Dunia jurnalisme modern berjalan pada kecepatan cahaya dan batas antara pembaca dan pembuat berita semakin kabur, peran konten kreator dalam dunia jurnalisme menjadi semakin menonjol. Tantangan mereka tidak hanya membuat konten yang menarik, tetapi juga menghadapi tekanan waktu untuk menyampaikan informasi yang akurat.
Mereka bukan hanya pencipta konten, tetapi juga arsitek utama dalam membentuk narasi dan memberikan sudut pandang baru terhadap peristiwa-peristiwa yang terjadi di seluruh dunia. Dalam usaha untuk memenangkan perhatian pembaca atau penonton, risiko mengutamakan kecepatan daripada keakuratan adalah sesuatu yang harus mereka tangani dengan bijak.
Mereka beroperasi di dunia tanpa batas, di mana segala hal dapat diakses oleh siapa saja, kapan saja. Namun, bersama dengan kebebasan tersebut, datang pula tantangan yang perlu diatasi.
Lalu, tantangan apa saja yang dihadapi oleh konten kreator pada saat ini dalam era jurnalisme? Berikut tantangannya.

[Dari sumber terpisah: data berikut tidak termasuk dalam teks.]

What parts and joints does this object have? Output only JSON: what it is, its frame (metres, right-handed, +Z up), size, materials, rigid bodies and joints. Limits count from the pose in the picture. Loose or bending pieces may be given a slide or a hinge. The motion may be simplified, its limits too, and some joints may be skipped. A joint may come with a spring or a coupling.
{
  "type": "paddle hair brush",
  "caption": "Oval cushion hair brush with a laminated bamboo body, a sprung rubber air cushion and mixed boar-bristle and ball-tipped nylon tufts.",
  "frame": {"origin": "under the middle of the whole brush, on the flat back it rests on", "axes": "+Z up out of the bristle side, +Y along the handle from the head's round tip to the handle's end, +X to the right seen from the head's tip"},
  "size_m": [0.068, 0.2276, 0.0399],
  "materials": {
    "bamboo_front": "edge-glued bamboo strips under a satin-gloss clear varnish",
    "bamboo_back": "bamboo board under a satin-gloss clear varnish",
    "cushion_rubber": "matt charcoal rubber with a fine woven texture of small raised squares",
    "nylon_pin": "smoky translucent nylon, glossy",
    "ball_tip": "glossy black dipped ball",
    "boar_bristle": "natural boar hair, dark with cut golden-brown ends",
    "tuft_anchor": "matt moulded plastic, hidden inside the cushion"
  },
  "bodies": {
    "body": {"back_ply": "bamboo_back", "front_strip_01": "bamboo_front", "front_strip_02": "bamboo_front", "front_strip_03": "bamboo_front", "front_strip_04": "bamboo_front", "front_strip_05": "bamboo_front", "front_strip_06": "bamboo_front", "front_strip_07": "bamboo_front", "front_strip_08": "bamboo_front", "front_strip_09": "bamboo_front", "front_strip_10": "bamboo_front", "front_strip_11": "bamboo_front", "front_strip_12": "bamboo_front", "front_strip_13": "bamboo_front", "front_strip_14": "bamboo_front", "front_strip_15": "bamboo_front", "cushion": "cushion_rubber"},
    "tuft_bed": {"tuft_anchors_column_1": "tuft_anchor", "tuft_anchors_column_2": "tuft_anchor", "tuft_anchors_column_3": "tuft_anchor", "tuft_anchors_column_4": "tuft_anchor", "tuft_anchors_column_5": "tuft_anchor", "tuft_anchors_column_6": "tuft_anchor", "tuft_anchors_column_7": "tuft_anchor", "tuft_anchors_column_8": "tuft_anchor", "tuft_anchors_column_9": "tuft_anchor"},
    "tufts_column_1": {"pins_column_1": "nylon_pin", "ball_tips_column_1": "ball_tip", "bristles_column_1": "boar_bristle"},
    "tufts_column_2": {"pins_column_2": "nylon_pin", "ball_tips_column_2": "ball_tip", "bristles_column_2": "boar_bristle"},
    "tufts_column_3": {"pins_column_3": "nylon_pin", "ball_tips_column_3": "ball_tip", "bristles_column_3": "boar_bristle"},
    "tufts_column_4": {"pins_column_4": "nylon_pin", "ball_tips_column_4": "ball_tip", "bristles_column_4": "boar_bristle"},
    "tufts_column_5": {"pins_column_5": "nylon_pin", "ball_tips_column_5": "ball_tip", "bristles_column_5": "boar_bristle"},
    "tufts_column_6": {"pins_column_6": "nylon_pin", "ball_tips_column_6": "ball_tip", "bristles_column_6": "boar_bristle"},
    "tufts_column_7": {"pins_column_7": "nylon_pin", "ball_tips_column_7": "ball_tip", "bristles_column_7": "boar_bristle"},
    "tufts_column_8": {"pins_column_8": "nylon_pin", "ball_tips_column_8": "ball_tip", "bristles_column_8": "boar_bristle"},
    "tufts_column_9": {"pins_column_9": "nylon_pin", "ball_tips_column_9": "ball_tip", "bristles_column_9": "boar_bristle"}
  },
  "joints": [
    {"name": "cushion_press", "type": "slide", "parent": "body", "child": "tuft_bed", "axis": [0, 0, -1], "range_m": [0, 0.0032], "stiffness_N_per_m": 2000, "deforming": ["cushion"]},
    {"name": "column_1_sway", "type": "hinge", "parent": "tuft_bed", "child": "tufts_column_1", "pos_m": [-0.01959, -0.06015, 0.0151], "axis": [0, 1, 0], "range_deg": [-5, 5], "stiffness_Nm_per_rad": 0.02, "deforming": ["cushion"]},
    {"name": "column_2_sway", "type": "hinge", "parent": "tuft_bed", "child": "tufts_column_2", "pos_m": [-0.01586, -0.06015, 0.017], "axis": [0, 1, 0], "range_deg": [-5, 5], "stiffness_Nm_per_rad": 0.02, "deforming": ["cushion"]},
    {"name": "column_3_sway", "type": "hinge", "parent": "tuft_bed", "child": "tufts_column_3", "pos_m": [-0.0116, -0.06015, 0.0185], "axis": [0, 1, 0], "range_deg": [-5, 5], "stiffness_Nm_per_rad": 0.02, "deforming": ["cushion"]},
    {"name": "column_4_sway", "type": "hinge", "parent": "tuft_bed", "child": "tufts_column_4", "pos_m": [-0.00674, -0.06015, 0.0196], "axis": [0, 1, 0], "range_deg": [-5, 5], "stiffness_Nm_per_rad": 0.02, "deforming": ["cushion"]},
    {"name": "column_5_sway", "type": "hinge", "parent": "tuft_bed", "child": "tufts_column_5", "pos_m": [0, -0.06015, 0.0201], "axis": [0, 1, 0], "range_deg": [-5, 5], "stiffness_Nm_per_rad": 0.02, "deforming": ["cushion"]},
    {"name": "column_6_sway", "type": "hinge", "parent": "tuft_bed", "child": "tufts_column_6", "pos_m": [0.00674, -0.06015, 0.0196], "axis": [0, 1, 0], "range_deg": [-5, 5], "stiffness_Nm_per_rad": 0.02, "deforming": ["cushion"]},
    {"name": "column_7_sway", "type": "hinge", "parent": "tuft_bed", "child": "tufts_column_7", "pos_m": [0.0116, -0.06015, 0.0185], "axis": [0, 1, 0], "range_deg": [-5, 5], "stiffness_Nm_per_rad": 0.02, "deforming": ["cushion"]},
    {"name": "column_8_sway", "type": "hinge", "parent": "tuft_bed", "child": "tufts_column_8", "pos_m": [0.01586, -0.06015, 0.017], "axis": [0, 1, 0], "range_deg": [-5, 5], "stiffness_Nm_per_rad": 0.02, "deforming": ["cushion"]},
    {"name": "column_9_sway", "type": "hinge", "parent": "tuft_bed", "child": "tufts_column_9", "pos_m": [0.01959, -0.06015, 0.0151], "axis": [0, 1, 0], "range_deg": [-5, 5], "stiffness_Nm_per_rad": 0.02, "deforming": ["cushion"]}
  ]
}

1. Kebebasan yang Bertanggung Jawab
Salah satu tantangan utama yang dihadapi oleh konten kreator adalah menjaga keseimbangan antara kebebasan berekspresi dan tanggung jawab jurnalistik. Setiap konten kreator dapat dengan bebas membuat sebuah konten jurnalisme.
Kebebasan yang dimaksud bisa dari segi pembuatan konten, audio visual dari konten yang dibuat, materi atau informasi yang dicari, bahkan konten kreator bisa dengan bebas menambahkan opini yang akan diberikan dalam konten tersebut.

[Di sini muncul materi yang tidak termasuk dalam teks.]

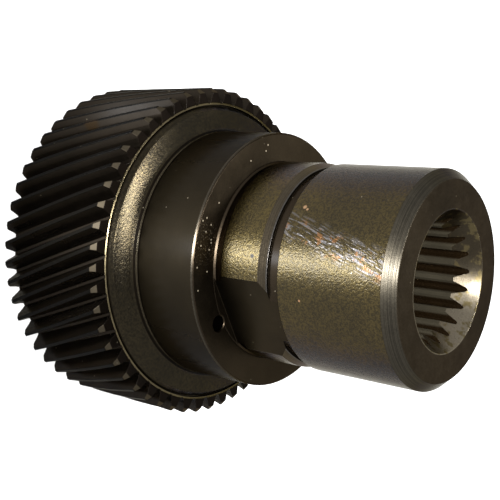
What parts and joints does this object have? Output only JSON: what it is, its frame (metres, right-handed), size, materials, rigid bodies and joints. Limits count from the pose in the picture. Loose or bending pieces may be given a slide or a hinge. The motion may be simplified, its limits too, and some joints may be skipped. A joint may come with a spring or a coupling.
{
  "type": "transfer case input gear",
  "caption": "Helical gear forged in one piece with a stepped hollow shaft: thrust shoulder, plain hub, bearing journals, relief groove, milled flat, oil hole and splined bore.",
  "frame": {"origin": "centre of the gear's rear face, on the axis", "axes": "+Z along the axis from the gear to the nose; the milled flat and its oil hole look towards -Y"},
  "size_m": [0.087, 0.087, 0.1036],
  "materials": {
    "dark_steel": "dark machined and hardened steel with a film of gear oil, ground journals, turned chamfers"
  },
  "bodies": {
    "root": {"input_gear": "dark_steel"}
  },
  "joints": []
}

Namun, kebebasan yang ada juga harus diimbangi oleh tanggung jawab yang ada di dalam diri para konten kreator. Konten jurnalisme yang dibuat juga harus bisa dipertanggungjawabkan. Apakah konten tersebut memuat informasi yang benar adanya? Atau ternyata hanya sekedar fiktif semata.

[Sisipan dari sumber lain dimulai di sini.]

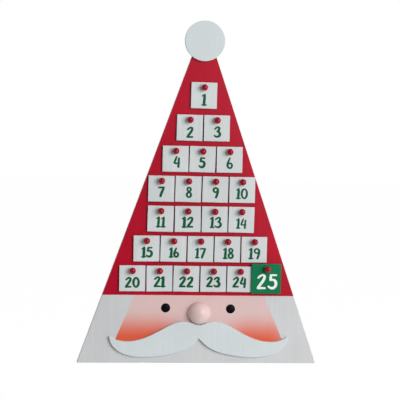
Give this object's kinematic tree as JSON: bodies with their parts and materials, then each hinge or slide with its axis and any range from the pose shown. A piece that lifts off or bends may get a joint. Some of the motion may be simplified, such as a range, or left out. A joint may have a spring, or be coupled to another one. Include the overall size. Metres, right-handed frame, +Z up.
{
  "type": "advent calendar",
  "caption": "Tall triangular wall board with a painted hat and face, and numbered square tiles hanging on push-in ball-headed pegs.",
  "frame": {"origin": "the point where the wall hook carries the sawtooth hanger, on the wall plane and on the board's centre line", "axes": "+X to the right seen from the front, +Y into the wall, +Z up; the painted front faces -Y"},
  "size_m": [0.41, 0.034, 0.5809],
  "materials": {
    "painted_board": "satin paint on fibreboard",
    "white_paint": "matt white paint on fibreboard",
    "tile_paint": "matt white paint on fibreboard",
    "green_paint": "satin green paint on fibreboard",
    "nose_paint": "satin paint on turned wood",
    "peg_gloss": "gloss lacquer on turned wood",
    "plated_steel": "plated",
    "bumper_rubber": "soft matt"
  },
  "bodies": {
    "board": {"board": "painted_board", "pompom_disc": "white_paint", "nose_dome": "nose_paint", "moustache": "white_paint", "sawtooth_hanger": "plated_steel", "nail_left": "plated_steel", "nail_right": "plated_steel", "bumper_left": "bumper_rubber", "bumper_right": "bumper_rubber"},
    "peg_01": {"peg_01": "peg_gloss"},
    "tile_01": {"tile_01": "tile_paint"},
    "peg_02": {"peg_02": "peg_gloss"},
    "tile_02": {"tile_02": "tile_paint"},
    "peg_03": {"peg_03": "peg_gloss"},
    "tile_03": {"tile_03": "tile_paint"},
    "peg_04": {"peg_04": "peg_gloss"},
    "tile_04": {"tile_04": "tile_paint"},
    "peg_05": {"peg_05": "peg_gloss"},
    "tile_05": {"tile_05": "tile_paint"},
    "peg_06": {"peg_06": "peg_gloss"},
    "tile_06": {"tile_06": "tile_paint"},
    "peg_07": {"peg_07": "peg_gloss"},
    "tile_07": {"tile_07": "tile_paint"},
    "peg_08": {"peg_08": "peg_gloss"},
    "tile_08": {"tile_08": "tile_paint"},
    "peg_09": {"peg_09": "peg_gloss"},
    "tile_09": {"tile_09": "tile_paint"},
    "peg_10": {"peg_10": "peg_gloss"},
    "tile_10": {"tile_10": "tile_paint"},
    "peg_11": {"peg_11": "peg_gloss"},
    "tile_11": {"tile_11": "tile_paint"},
    "peg_12": {"peg_12": "peg_gloss"},
    "tile_12": {"tile_12": "tile_paint"},
    "peg_13": {"peg_13": "peg_gloss"},
    "tile_13": {"tile_13": "tile_paint"},
    "peg_14": {"peg_14": "peg_gloss"},
    "tile_14": {"tile_14": "tile_paint"},
    "peg_15": {"peg_15": "peg_gloss"},
    "tile_15": {"tile_15": "tile_paint"},
    "peg_16": {"peg_16": "peg_gloss"},
    "tile_16": {"tile_16": "tile_paint"},
    "peg_17": {"peg_17": "peg_gloss"},
    "tile_17": {"tile_17": "tile_paint"},
    "peg_18": {"peg_18": "peg_gloss"},
    "tile_18": {"tile_18": "tile_paint"},
    "peg_19": {"peg_19": "peg_gloss"},
    "tile_19": {"tile_19": "tile_paint"},
    "peg_20": {"peg_20": "peg_gloss"},
    "tile_20": {"tile_20": "tile_paint"},
    "peg_21": {"peg_21": "peg_gloss"},
    "tile_21": {"tile_21": "tile_paint"},
    "peg_22": {"peg_22": "peg_gloss"},
    "tile_22": {"tile_22": "tile_paint"},
    "peg_23": {"peg_23": "peg_gloss"},
    "tile_23": {"tile_23": "tile_paint"},
    "peg_24": {"peg_24": "peg_gloss"},
    "tile_24": {"tile_24": "tile_paint"},
    "peg_25": {"peg_25": "peg_gloss"},
    "tile_25": {"tile_25": "green_paint"}
  },
  "joints": [
    {"name": "peg_01_pull", "type": "slide", "parent": "board", "child": "peg_01", "axis": [0, -1, 0], "range_m": [0, 0.0095]},
    {"name": "tile_01_swing", "type": "hinge", "parent": "board", "child": "tile_01", "pos_m": [0.0008, -0.0175, 0.0028], "axis": [0, 1, 0], "continuous": true},
    {"name": "peg_02_pull", "type": "slide", "parent": "board", "child": "peg_02", "axis": [0, -1, 0], "range_m": [0, 0.0095]},
    {"name": "tile_02_swing", "type": "hinge", "parent": "board", "child": "tile_02", "pos_m": [-0.0222, -0.0175, -0.052], "axis": [0, 1, 0], "range_deg": [-3.2, 60]},
    {"name": "peg_03_pull", "type": "slide", "parent": "board", "child": "peg_03", "axis": [0, -1, 0], "range_m": [0, 0.0095]},
    {"name": "tile_03_swing", "type": "hinge", "parent": "board", "child": "tile_03", "pos_m": [0.0238, -0.0175, -0.052], "axis": [0, 1, 0], "range_deg": [-65, 3.2]},
    {"name": "peg_04_pull", "type": "slide", "parent": "board", "child": "peg_04", "axis": [0, -1, 0], "range_m": [0, 0.0095]},
    {"name": "tile_04_swing", "type": "hinge", "parent": "board", "child": "tile_04", "pos_m": [-0.0452, -0.0175, -0.1048], "axis": [0, 1, 0], "range_deg": [-1.9, 20]},
    {"name": "peg_05_pull", "type": "slide", "parent": "board", "child": "peg_05", "axis": [0, -1, 0], "range_m": [0, 0.0095]},
    {"name": "tile_05_swing", "type": "hinge", "parent": "board", "child": "tile_05", "pos_m": [0.0008, -0.0175, -0.1048], "axis": [0, 1, 0], "range_deg": [-3.7, 1.9]},
    {"name": "peg_06_pull", "type": "slide", "parent": "board", "child": "peg_06", "axis": [0, -1, 0], "range_m": [0, 0.0095]},
    {"name": "tile_06_swing", "type": "hinge", "parent": "board", "child": "tile_06", "pos_m": [0.0468, -0.0175, -0.1048], "axis": [0, 1, 0], "range_deg": [-60, 3.7]},
    {"name": "peg_07_pull", "type": "slide", "parent": "board", "child": "peg_07", "axis": [0, -1, 0], "range_m": [0, 0.0095]},
    {"name": "tile_07_swing", "type": "hinge", "parent": "board", "child": "tile_07", "pos_m": [-0.0682, -0.0175, -0.1556], "axis": [0, 1, 0], "range_deg": [-2.2, 30]},
    {"name": "peg_08_pull", "type": "slide", "parent": "board", "child": "peg_08", "axis": [0, -1, 0], "range_m": [0, 0.0095]},
    {"name": "tile_08_swing", "type": "hinge", "parent": "board", "child": "tile_08", "pos_m": [-0.0222, -0.0175, -0.1556], "axis": [0, 1, 0], "range_deg": [-2.8, 2.2]},
    {"name": "peg_09_pull", "type": "slide", "parent": "board", "child": "peg_09", "axis": [0, -1, 0], "range_m": [0, 0.0095]},
    {"name": "tile_09_swing", "type": "hinge", "parent": "board", "child": "tile_09", "pos_m": [0.0238, -0.0175, -0.1556], "axis": [0, 1, 0], "range_deg": [-3.3, 2.8]},
    {"name": "peg_10_pull", "type": "slide", "parent": "board", "child": "peg_10", "axis": [0, -1, 0], "range_m": [0, 0.0095]},
    {"name": "tile_10_swing", "type": "hinge", "parent": "board", "child": "tile_10", "pos_m": [0.0698, -0.0175, -0.1556], "axis": [0, 1, 0], "range_deg": [-30, 3.3]},
    {"name": "peg_11_pull", "type": "slide", "parent": "board", "child": "peg_11", "axis": [0, -1, 0], "range_m": [0, 0.0095]},
    {"name": "tile_11_swing", "type": "hinge", "parent": "board", "child": "tile_11", "pos_m": [-0.0682, -0.0175, -0.2064], "axis": [0, 1, 0], "range_deg": [-3.8, 15]},
    {"name": "peg_12_pull", "type": "slide", "parent": "board", "child": "peg_12", "axis": [0, -1, 0], "range_m": [0, 0.0095]},
    {"name": "tile_12_swing", "type": "hinge", "parent": "board", "child": "tile_12", "pos_m": [-0.0222, -0.0175, -0.2064], "axis": [0, 1, 0], "range_deg": [-2.3, 3.8]},
    {"name": "peg_13_pull", "type": "slide", "parent": "board", "child": "peg_13", "axis": [0, -1, 0], "range_m": [0, 0.0095]},
    {"name": "tile_13_swing", "type": "hinge", "parent": "board", "child": "tile_13", "pos_m": [0.0238, -0.0175, -0.2064], "axis": [0, 1, 0], "range_deg": [-2, 2.3]},
    {"name": "peg_14_pull", "type": "slide", "parent": "board", "child": "peg_14", "axis": [0, -1, 0], "range_m": [0, 0.0095]},
    {"name": "tile_14_swing", "type": "hinge", "parent": "board", "child": "tile_14", "pos_m": [0.0698, -0.0175, -0.2064], "axis": [0, 1, 0], "range_deg": [-15, 2]},
    {"name": "peg_15_pull", "type": "slide", "parent": "board", "child": "peg_15", "axis": [0, -1, 0], "range_m": [0, 0.0095]},
    {"name": "tile_15_swing", "type": "hinge", "parent": "board", "child": "tile_15", "pos_m": [-0.0912, -0.0175, -0.2572], "axis": [0, 1, 0], "range_deg": [-1.9, 50]},
    {"name": "peg_16_pull", "type": "slide", "parent": "board", "child": "peg_16", "axis": [0, -1, 0], "range_m": [0, 0.0095]},
    {"name": "tile_16_swing", "type": "hinge", "parent": "board", "child": "tile_16", "pos_m": [-0.0452, -0.0175, -0.2572], "axis": [0, 1, 0], "range_deg": [-3, 1.9]},
    {"name": "peg_17_pull", "type": "slide", "parent": "board", "child": "peg_17", "axis": [0, -1, 0], "range_m": [0, 0.0095]},
    {"name": "tile_17_swing", "type": "hinge", "parent": "board", "child": "tile_17", "pos_m": [0.0008, -0.0175, -0.2572], "axis": [0, 1, 0], "range_deg": [-2.5, 3]},
    {"name": "peg_18_pull", "type": "slide", "parent": "board", "child": "peg_18", "axis": [0, -1, 0], "range_m": [0, 0.0095]},
    {"name": "tile_18_swing", "type": "hinge", "parent": "board", "child": "tile_18", "pos_m": [0.0468, -0.0175, -0.2572], "axis": [0, 1, 0], "range_deg": [-2.9, 2.5]},
    {"name": "peg_19_pull", "type": "slide", "parent": "board", "child": "peg_19", "axis": [0, -1, 0], "range_m": [0, 0.0095]},
    {"name": "tile_19_swing", "type": "hinge", "parent": "board", "child": "tile_19", "pos_m": [0.0928, -0.0175, -0.2572], "axis": [0, 1, 0], "range_deg": [-45, 2.9]},
    {"name": "peg_20_pull", "type": "slide", "parent": "board", "child": "peg_20", "axis": [0, -1, 0], "range_m": [0, 0.0095]},
    {"name": "tile_20_swing", "type": "hinge", "parent": "board", "child": "tile_20", "pos_m": [-0.1142, -0.0175, -0.308], "axis": [0, 1, 0], "range_deg": [-3.1, 55]},
    {"name": "peg_21_pull", "type": "slide", "parent": "board", "child": "peg_21", "axis": [0, -1, 0], "range_m": [0, 0.0095]},
    {"name": "tile_21_swing", "type": "hinge", "parent": "board", "child": "tile_21", "pos_m": [-0.0682, -0.0175, -0.308], "axis": [0, 1, 0], "range_deg": [-1.5, 3.1]},
    {"name": "peg_22_pull", "type": "slide", "parent": "board", "child": "peg_22", "axis": [0, -1, 0], "range_m": [0, 0.0095]},
    {"name": "tile_22_swing", "type": "hinge", "parent": "board", "child": "tile_22", "pos_m": [-0.0222, -0.0175, -0.308], "axis": [0, 1, 0], "range_deg": [-3.2, 1.5]},
    {"name": "peg_23_pull", "type": "slide", "parent": "board", "child": "peg_23", "axis": [0, -1, 0], "range_m": [0, 0.0095]},
    {"name": "tile_23_swing", "type": "hinge", "parent": "board", "child": "tile_23", "pos_m": [0.0238, -0.0175, -0.308], "axis": [0, 1, 0], "range_deg": [-2.2, 3.2]},
    {"name": "peg_24_pull", "type": "slide", "parent": "board", "child": "peg_24", "axis": [0, -1, 0], "range_m": [0, 0.0095]},
    {"name": "tile_24_swing", "type": "hinge", "parent": "board", "child": "tile_24", "pos_m": [0.0698, -0.0175, -0.308], "axis": [0, 1, 0], "range_deg": [-15, 2.2]},
    {"name": "peg_25_pull", "type": "slide", "parent": "board", "child": "peg_25", "axis": [0, -1, 0], "range_m": [0, 0.0095]},
    {"name": "tile_25_swing", "type": "hinge", "parent": "board", "child": "tile_25", "pos_m": [0.1158, -0.0175, -0.303], "axis": [0, 1, 0], "range_deg": [-90, 40]}
  ]
}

Maka dari itu, dibutuhkan yang namanya kebebasan yang bertanggung jawab dalam pembuatan konten oleh konten kreator. Jangan selalu mencari sensasi terhadap isi konten yang ada.
Biasanya ada beberapa konten kreator yang mencari sensasi dengan membuat konten yang isinya kurang dapat dipertanggungjawabkan. Memang, audiensnya banyak, tetapi audiensnya menjadi kurang teredukasi karena selalu diberi "makan" oleh sensasi-sensasi yang ada.